Electrocomponents spooks the market with sluggish UK and European sales, even as macroeconomic indicators pick up
July 28, 2014

What's new:

■ Trading update flags up margin fall

■ UK trading still poor

■ Shares hit lowest level in over a year

IC TIP: Sell at 243p

Shares in Electrocomponents (ECM) slumped to their lowest level since July 2013 following a disappointing trading update. The distributor of engineering products said its underlying sales growth was 3 per cent in its first financial quarter, which ended on 30 June. That was better than the 2 per cent it clocked in its last full year, but obviously not good enough to allay fears that all is not well.

There are two major concerns. First, margins are under pressure. Electrocomponents said that its gross margin had sagged by 0.8 percentage points year on year due to "mix effects" and price cutting.

Secondly, the home market continues to disappoint: UK sales were down 2 per cent over the three-month period. That's the same rate of decline as last year, even as improving UK manufacturing surveys suggest engineers should be buying more parts. The closely watched Markit/CIPS UK Manufacturing purchasing managers' index hit 57.5 in June - a seven-month high, implying rapid expansion. But Electrocomponents is not feeling it.

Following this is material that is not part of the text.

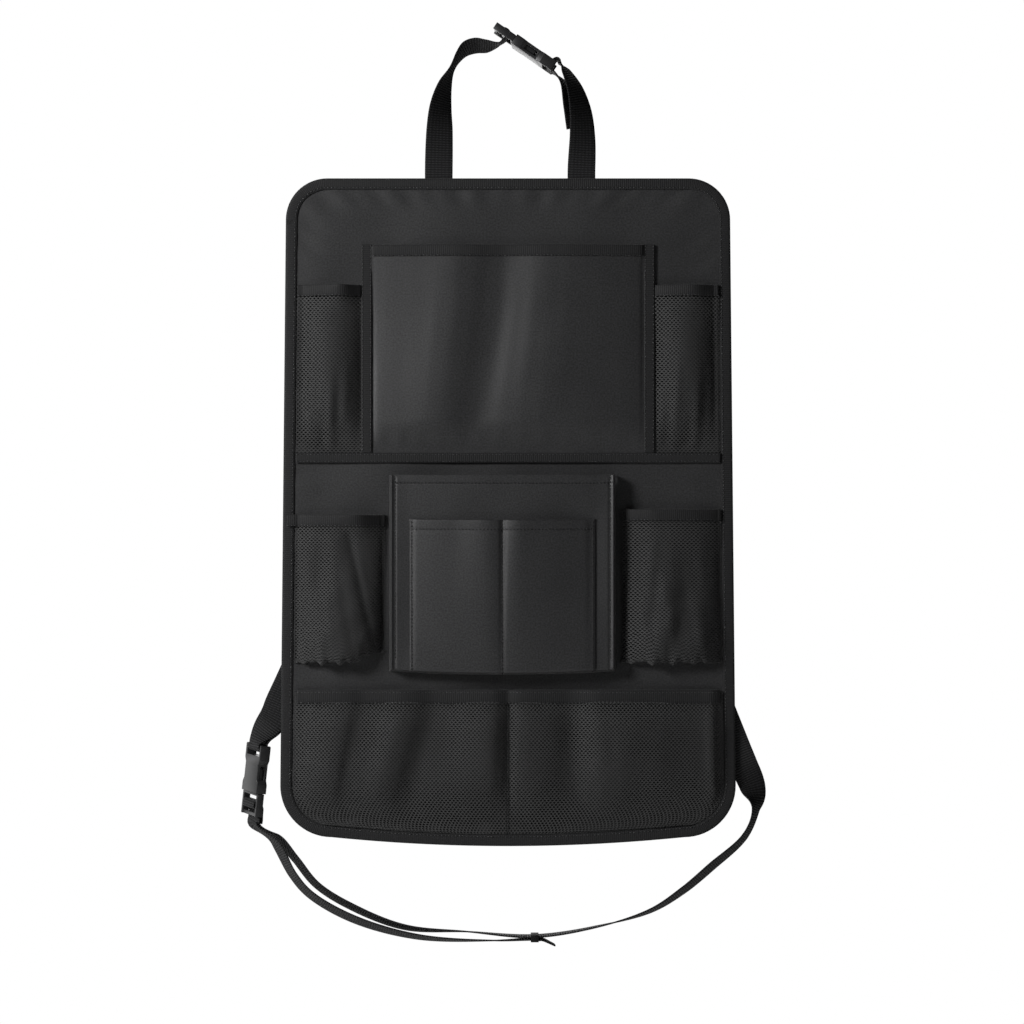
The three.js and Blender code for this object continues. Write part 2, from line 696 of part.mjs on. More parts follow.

When we questioned management on this issue after the full-year results in May, they said peers also appeared to be seeing tough trading in the UK. It's true that close peer Premier Farnell's (PFL) recent UK performance has been pedestrian - but its domestic sales are at least broadly flat, rather than falling.

Canaccord Genuity says...

Buy. We are downgrading our estimates as a result of a lower gross margin and increased foreign exchange headwinds. This reduces our current and next year earnings estimates by 12 per cent. We now expect earnings per share of 14.8p this year (16.2p in 2013-14). We are maintaining our sales-per-day growth forecast of 4 per cent because, while the first-quarter growth rate was a little below our forecast annual rate, the exit rate for the quarter accelerated. Yet we see the dividend yield as supportive of the shares.

Credit Suisse says...

Underperform. Growth has remained sluggish in core markets, particularly in Europe and the UK, even in the context of improving macroeconomic indicators. Despite generally improving readings of economic activity in Europe and the UK - which together account for nearly two-thirds of group revenues - organic growth rates have failed to rebound meaningfully. The company does not screen attractively against other cyclical stocks within the business services sector. We see better opportunities to play a cyclical recovery, with greater potential for operational leverage, elsewhere.